The objective of the World Bank, a cooperative organization of 189 member countries with headquarters in Washington D.C. with staff members from some 170 countries and offices in over 130 locations, is to substantially lower, perhaps end extreme poverty by 2030, and to promote shared prosperity.
Much has already been done by the World Bank, the largest global development organization, since its founding in 1948, which succeeded the International Bank for Reconstruction and Development or IBRD begun in 1944.
One of its goals is to decrease to 9 percent, by the year 2020, and further, to 3 percent by 2030, the number of people worldwide living on $1.90 a day. As of today this percentage is already down to 10.7 percent, having moved forward 62.2 percent from its baseline of 13.5 percent.
This book discusses some of the socio-politico-economic causes of poverty and suggests some solutions to alleviate it. Its content is organized into three Parts with seven chapters, the titles of which we list below to provide you a basic overview of issues discussed in it:
Introduction: Global Poverty and Inequality: How Deeply Should We Be Concerned?
- Part I – Agency and Development
- Recognition, Rational Accountability, and Agency
- Agency and Coercion: Empowering the Poor Through Poverty Expertise and Development Policy
- Part II – Global Crisis
- Forced Migration: Toward a Discourse Theoretic Policy Governing Political and Economic Refugees
- Imperial Power and Global Political Economy: Democracy and the Limits of Capitalism
- Human Rights
- Human Rights and Global Injustice: Institutionalizing the Moral Claims of Agency
- Making Humanitarian Law Legitimate: The Constitutionalization of Global Governance
- Nationalism, Religion, Deliberative Democracy: Networking Cosmopolitan Solidarity
A succinct description of the nature of this book is presented on its first page: “World Crisis and Underdevelopment examines the impact of poverty and other global crises in generating forms of structural coercion that cause agential and societal underdevelopment. It draws from discourse ethics and recognition theory in criticizing injustice and pathologies associated with underdevelopment.”
“Its scope is comprehensive, encompassing discussions about development science, philosophical anthropology, global migration, global capitalism and economic markets, human rights, international legal institutions, democratic politics and legitimization, world religions and secularization, and moral philosophy in its many varieties.”
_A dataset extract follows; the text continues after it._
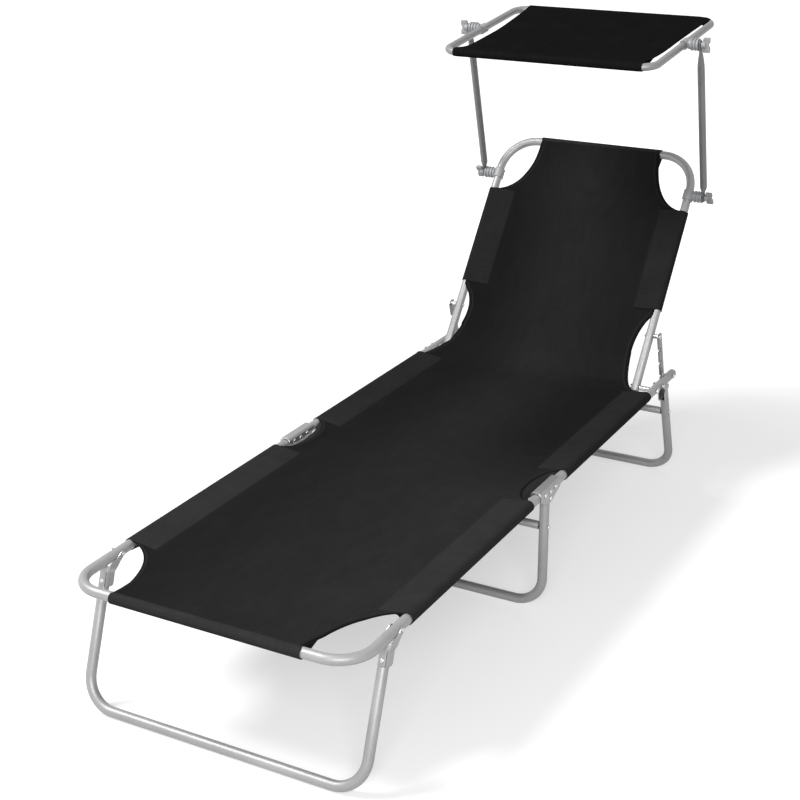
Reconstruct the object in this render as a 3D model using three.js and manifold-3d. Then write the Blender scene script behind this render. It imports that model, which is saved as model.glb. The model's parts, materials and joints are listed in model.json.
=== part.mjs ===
// Folding sun lounger with an adjustable back and a clip-on canopy.
// Units are millimetres, +X is to the right as seen from the foot end, +Y runs to the head, +Z is up.
// The shape is drawn with y = 0 at the front tube and moved at the end, so that the origin lies on
// the floor under the middle of the whole part.
import * as THREE from 'three';
import { mergeVertices } from 'three/addons/utils/BufferGeometryUtils.js';
import Module from 'manifold-3d';

const wasm = await Module();
wasm.setup();

// Driving dimensions of the lying frame
const TUBE_RADIUS = 9.5;
const TUBE_WALL = 1;
const HALF_WIDTH = 280;
const FRAME_HEIGHT = 255;
const FOOT_CORNER_RADIUS = 62;
const HINGE_Y = 720;
const BACK_PIVOT_Y = 1312.5;
const SEAT_END_Y = 1438;
const CAP_PLUG = 7;
const CLEARANCE = 0.3;
const OVERRUN = 5;
const MERGE_SHARE = 0.001;

// Driving dimensions of the hinge stand in the middle
const STAND_PIVOT_SPREAD = 24.5;
const PIVOT_RISE = 2;
const TUBE_END_RADIUS = 6;
const SHEET_STEEL = 2;
const HINGE_SIDE_GAP = 0.4;
const HINGE_TOP_GAP = 0.6;
const HINGE_CORNER_RADIUS = 4;
const STAND_RIVET_RISE = 1;
const STAND_RIVET_DROP = 13;
const STAND_TOP = 7;
const SADDLE_FRONT = 42;
const SADDLE_BACK = 50;
const SADDLE_DROP = 23;
const SADDLE_SHOULDER = 6;
const SADDLE_NOSE = 20;
const SADDLE_ROUND = 9;

// Driving dimensions of the legs
const LEG_LEAN = 19.5;
const LEG_CORNER_RADIUS = 58;
const LEG_PIVOT_OFFSET = 29;
const FOOT_LEG_Y = 105;
const REAR_LEG_Y = 1375;
const CROSSBAR_RADIUS = 8;
const STAND_CROSSBAR_DROP = 75;
const REAR_CROSSBAR_DROP = 83;
const BRACKET_SIDE_GAP = 0.5;
const BRACKET_LENGTH = 47;
const BRACKET_PLUG = 14;
const NECK_HALF_WIDTH = 5.2;
const NECK_HALF_DEPTH = 5.4;
const EAR_SPREAD_START = 27;
const EAR_SPREAD_END = 14;
const EAR_WAIST = 17;
const EAR_TIP_RADIUS = 6.5;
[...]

The author David Ingram points out in the Preface that underdevelopment around the world has now become an urgent and important issue of deep concern globally, just as, and alongside with human rights and social injustice that emerged previously. It basically means that this collective act of omission (underdevelopment) resulting in and perpetuating poverty worldwide, is now just as gravely unjust as acts of commission like human rights violations and deliberate political subjugation of the poor.
His analysis and reflection of the worldwide social crisis of poverty is based on critical theory, and as examples he points out to the thinking and writings by the German sociologist Habermas on the theory of communicative rationality and action, particularly the 1976 book Communication and the Evolution of Society. Essentially Hebarmas, a modernist, pragmatic thinker, wrote that outcomes can be predicted based on actions taken in any sphere within society, and it is better to take positive steps today to avert socioeconomic problems in the future
Dr. Ingram also cites the work of German philosopher Axel Honneth who founded the Institute for Social Research, and authored the 1992 book Integrity and Disrespect: Principles of a Conception of Morality Based on the Theory of Recognition. Honneth in turn cites the work Natural Law and Human Dignity In a review of this book, he writes that the author Ernst Bloch “sought to uncover a single moral intuition at the heart of the widely divergent approaches taken in the tradition of natural law.”
This is a good book focused on the worldwide crisis of poverty and its causes, and the solutions that need to be taken, which must begin with looking at empirical data, followed by a change in our thinking, a setting of goals, action plans and most importantly, their implementation. Fortunately, the work of the World Bank for the last 70 years or so has alleviated poverty, but in my view, much more needs to be done by the leaders of underdeveloped countries.
Author:
David Ingram is Professor of Philosophy at Loyola University in Chicago. He received his PhD from the University of California at San Diego in 1980, where he received his first exposure to critical theory. He is the author of several books. His book Reason, History and Politics (1995) was awarded the Alpha Sigma Nu Prize in 1997.
His life can be read from these pages as well: he has organized boycotts on behalf of the United Farm Workers Union, accompanies Loyola’s students on their journey of awakening to Central America and the Caribbean, worked with Guatemalan refugees and community organizers in Chicago, and learned about the possibilities and limits of development while visiting the slums of Kibera in Nairobi, Kenya with aid providers. (This is the largest urban slum in Africa according to a Wikipedia article).
He received Casa Guatemala’s Human Rights Award in 1998 for sponsoring Guatemalan speakers to visit Loyola.